From my perspective, if there were too many rules and I were the singer, I would not think twice about leaving the choir! With my adult choir, I am under the impression that they are there for the community, make music, and feed their faith. I have sung in community choirs where the director every so often has to remind the choir to keep talking to a minimum.
To my ears, forbidding any spoken word by anyone other than myself seems very legalstic and not trusting of the singers. I want to provide a warm, welcoming, fun environment, yet one that has high standards. As much as I can, I try to communicate verablly and non-verbally that I'm there to make music with them as a team, that we are making music together. I very very rarely have trouble with unecessary talking with my adults. They are singing so much that there is simply no time for the singers to talk unecessarily. In the rare ocassion that there is unecessary talking, I just say something like, "can we focus please?" I feel like I have set up a respectful environment, so I can say that. There are times where one of the singers makes a good natured joke based on something in the music or something I say and we have a good chuckle.
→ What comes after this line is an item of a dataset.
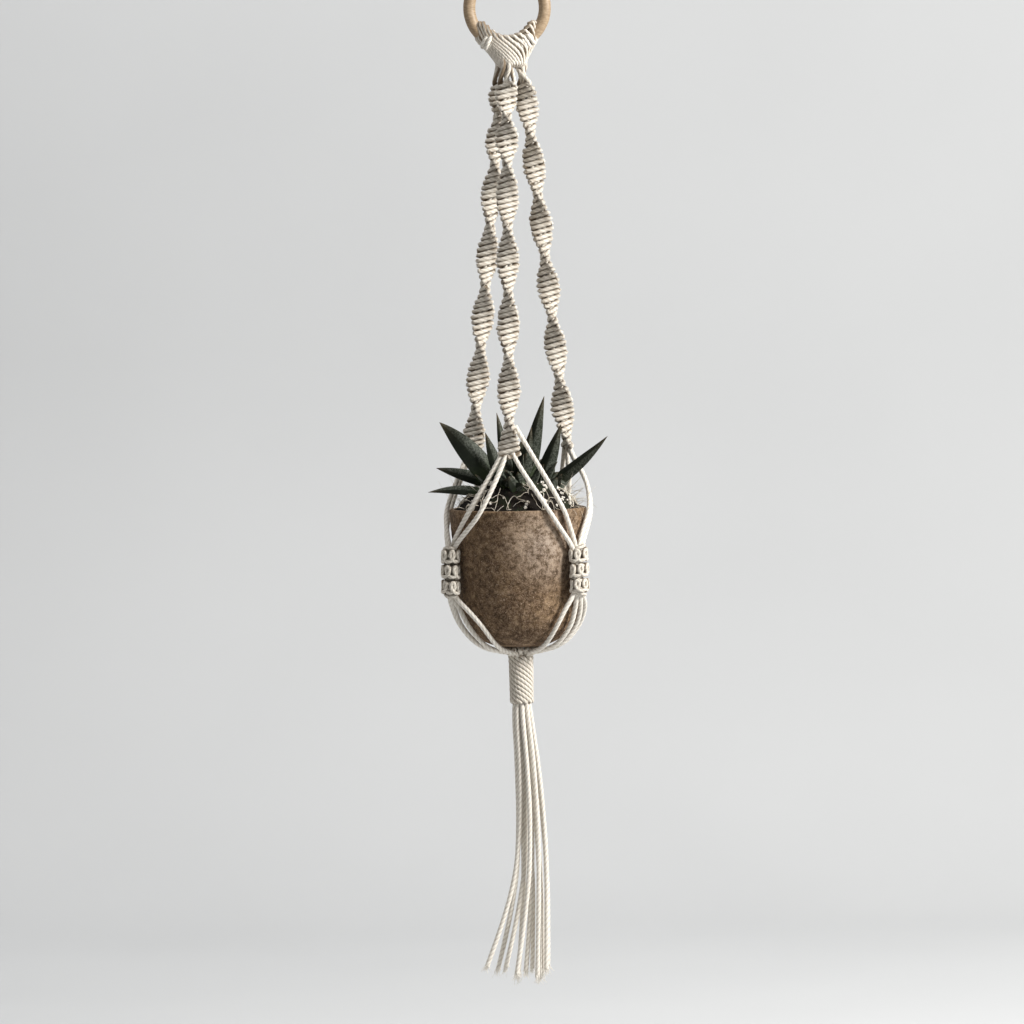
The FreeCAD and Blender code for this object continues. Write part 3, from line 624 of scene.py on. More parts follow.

I would NEVER want to squelch that.
From time to time, I will have singers write down ONE area they would like to work on the following rehearsal. I collect those ideas and work on any places where multiple singers have requested.
I very rarely get questions in the early part of rehearsing pieces. If I do, IMHO, then I have not done my job in preparing the score and clearing up any ambiguities in the score. IMHO, if I have my interpretation firmly established in my head, I welcome artistic questions from my singers. That shows they are actually thinking about the score! I am usually extremely specific with interpretation that when a singer has a question, it's often an important question.
At times, I do get the asinine question, like "Where are we starting?" when I already mentioned it. I try to only say directions once, but I also try to empathize with my adult singers, some of whom probably have had long days at work. However, if I get too many asinine questions, IMHO, I probably need to change my rehearsal technique!